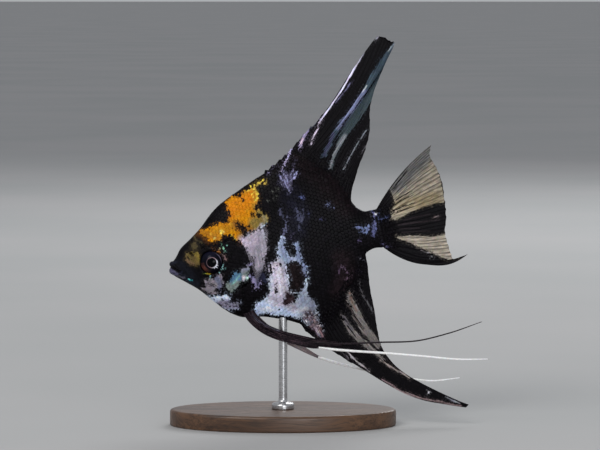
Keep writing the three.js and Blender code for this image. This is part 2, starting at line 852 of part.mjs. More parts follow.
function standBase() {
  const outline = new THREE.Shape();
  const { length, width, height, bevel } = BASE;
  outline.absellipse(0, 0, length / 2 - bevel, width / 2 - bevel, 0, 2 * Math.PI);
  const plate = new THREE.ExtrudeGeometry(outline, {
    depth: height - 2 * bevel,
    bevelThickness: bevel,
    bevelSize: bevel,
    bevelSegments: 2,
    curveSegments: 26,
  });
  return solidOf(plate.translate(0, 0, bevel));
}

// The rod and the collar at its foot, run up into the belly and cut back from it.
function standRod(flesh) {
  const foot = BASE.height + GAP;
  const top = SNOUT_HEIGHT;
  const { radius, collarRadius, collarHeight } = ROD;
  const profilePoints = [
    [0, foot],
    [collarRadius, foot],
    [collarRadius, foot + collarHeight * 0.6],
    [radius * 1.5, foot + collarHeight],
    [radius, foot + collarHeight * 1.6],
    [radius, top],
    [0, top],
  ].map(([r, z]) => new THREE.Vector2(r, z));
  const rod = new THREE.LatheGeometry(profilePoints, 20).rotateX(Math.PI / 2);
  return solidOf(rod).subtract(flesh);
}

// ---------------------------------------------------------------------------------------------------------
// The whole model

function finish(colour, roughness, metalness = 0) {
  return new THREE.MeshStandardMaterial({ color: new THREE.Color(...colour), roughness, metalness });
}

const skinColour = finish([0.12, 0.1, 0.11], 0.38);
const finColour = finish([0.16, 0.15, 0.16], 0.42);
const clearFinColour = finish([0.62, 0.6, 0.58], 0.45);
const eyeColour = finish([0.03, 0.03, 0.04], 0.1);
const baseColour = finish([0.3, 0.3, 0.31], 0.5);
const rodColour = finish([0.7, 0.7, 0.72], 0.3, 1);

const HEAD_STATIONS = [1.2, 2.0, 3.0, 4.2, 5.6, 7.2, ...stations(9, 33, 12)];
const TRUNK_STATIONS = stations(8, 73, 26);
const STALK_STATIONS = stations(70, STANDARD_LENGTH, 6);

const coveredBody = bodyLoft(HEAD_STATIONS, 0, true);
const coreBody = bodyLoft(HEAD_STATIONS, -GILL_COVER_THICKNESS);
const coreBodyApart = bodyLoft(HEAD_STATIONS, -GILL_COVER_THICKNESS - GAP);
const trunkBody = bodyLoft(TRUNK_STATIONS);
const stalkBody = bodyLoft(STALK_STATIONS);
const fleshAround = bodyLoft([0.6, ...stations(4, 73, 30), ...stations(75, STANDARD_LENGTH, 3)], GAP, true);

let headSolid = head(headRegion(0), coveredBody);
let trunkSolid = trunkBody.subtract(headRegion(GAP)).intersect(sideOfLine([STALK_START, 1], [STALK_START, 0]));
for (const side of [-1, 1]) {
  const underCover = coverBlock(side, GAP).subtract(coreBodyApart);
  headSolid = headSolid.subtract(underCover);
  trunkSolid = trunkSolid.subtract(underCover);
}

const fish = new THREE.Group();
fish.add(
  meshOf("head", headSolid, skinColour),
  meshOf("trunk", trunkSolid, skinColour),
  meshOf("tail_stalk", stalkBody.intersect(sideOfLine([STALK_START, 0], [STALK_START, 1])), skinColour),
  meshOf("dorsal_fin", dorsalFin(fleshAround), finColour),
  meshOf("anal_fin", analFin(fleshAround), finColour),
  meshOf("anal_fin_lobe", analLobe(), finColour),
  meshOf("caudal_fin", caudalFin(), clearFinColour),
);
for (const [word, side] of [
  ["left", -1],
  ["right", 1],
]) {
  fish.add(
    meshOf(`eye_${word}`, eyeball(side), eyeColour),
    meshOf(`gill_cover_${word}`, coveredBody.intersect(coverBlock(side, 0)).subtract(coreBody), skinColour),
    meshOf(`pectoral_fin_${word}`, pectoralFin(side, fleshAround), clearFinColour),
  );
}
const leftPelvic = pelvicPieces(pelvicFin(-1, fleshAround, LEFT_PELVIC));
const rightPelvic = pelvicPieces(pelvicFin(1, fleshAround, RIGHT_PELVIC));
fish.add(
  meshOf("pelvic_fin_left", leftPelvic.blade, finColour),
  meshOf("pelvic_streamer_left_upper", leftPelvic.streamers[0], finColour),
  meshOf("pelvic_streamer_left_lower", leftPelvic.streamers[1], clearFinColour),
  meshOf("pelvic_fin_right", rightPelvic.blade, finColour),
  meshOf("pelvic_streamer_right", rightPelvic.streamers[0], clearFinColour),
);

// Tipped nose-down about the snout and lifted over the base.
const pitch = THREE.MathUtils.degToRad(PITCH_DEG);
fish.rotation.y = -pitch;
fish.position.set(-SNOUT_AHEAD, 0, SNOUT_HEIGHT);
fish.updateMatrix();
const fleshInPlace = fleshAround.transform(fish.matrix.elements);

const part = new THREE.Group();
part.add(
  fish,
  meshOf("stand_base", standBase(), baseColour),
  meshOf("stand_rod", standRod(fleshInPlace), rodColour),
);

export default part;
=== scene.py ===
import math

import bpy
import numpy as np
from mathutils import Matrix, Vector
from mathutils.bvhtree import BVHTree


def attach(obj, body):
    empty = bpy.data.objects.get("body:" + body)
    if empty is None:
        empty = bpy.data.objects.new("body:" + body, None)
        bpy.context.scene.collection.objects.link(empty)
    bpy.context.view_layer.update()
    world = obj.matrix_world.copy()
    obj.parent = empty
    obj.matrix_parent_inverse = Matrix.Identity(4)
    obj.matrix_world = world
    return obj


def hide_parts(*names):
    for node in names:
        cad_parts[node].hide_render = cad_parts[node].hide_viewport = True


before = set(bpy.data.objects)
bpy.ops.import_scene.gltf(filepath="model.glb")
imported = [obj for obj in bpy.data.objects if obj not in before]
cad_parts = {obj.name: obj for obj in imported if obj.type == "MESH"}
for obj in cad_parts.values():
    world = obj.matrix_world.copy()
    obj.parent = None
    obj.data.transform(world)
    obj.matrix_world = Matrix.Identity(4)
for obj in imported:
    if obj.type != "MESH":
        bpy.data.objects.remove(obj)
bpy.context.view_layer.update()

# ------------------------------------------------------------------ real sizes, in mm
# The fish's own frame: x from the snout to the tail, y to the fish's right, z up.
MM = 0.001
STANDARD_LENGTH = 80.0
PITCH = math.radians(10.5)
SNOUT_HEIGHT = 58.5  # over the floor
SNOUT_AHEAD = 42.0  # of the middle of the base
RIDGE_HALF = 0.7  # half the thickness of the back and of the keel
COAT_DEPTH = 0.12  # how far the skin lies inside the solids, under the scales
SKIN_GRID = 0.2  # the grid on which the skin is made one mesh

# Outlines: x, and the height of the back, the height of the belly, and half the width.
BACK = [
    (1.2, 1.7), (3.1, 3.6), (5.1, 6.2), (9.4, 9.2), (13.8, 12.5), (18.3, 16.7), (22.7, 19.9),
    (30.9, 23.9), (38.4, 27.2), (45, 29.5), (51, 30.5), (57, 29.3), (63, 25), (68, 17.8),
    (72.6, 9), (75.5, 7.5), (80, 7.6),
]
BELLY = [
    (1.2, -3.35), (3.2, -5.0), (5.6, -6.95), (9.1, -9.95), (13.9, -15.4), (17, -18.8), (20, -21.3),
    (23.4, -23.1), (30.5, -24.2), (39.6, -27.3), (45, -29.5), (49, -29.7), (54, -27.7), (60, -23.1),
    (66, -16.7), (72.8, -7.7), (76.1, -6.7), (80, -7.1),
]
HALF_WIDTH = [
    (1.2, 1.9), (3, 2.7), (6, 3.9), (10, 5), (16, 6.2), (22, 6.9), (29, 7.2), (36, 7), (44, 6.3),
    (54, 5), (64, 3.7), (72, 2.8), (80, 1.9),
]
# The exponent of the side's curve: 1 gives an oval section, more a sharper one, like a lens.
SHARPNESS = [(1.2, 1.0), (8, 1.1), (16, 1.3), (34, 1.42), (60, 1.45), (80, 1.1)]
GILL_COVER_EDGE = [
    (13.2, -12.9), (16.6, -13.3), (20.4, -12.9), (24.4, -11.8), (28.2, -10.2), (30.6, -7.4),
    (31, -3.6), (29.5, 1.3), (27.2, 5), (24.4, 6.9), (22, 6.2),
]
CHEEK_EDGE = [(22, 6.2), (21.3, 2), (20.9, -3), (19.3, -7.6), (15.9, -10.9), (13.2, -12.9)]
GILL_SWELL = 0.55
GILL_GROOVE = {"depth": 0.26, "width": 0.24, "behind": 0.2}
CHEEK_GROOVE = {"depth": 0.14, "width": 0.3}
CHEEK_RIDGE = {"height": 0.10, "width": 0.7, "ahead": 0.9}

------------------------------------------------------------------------

Problem description:
Repeat, character for character, the lines of the material above from the line with "const part = new THREE.Group();" through the line with "bpy.data.objects.remove(obj)".

Complete response:
const part = new THREE.Group();
part.add(
  fish,
  meshOf("stand_base", standBase(), baseColour),
  meshOf("stand_rod", standRod(fleshInPlace), rodColour),
);

export default part;
=== scene.py ===
import math

import bpy
import numpy as np
from mathutils import Matrix, Vector
from mathutils.bvhtree import BVHTree


def attach(obj, body):
    empty = bpy.data.objects.get("body:" + body)
    if empty is None:
        empty = bpy.data.objects.new("body:" + body, None)
        bpy.context.scene.collection.objects.link(empty)
    bpy.context.view_layer.update()
    world = obj.matrix_world.copy()
    obj.parent = empty
    obj.matrix_parent_inverse = Matrix.Identity(4)
    obj.matrix_world = world
    return obj


def hide_parts(*names):
    for node in names:
        cad_parts[node].hide_render = cad_parts[node].hide_viewport = True


before = set(bpy.data.objects)
bpy.ops.import_scene.gltf(filepath="model.glb")
imported = [obj for obj in bpy.data.objects if obj not in before]
cad_parts = {obj.name: obj for obj in imported if obj.type == "MESH"}
for obj in cad_parts.values():
    world = obj.matrix_world.copy()
    obj.parent = None
    obj.data.transform(world)
    obj.matrix_world = Matrix.Identity(4)
for obj in imported:
    if obj.type != "MESH":
        bpy.data.objects.remove(obj)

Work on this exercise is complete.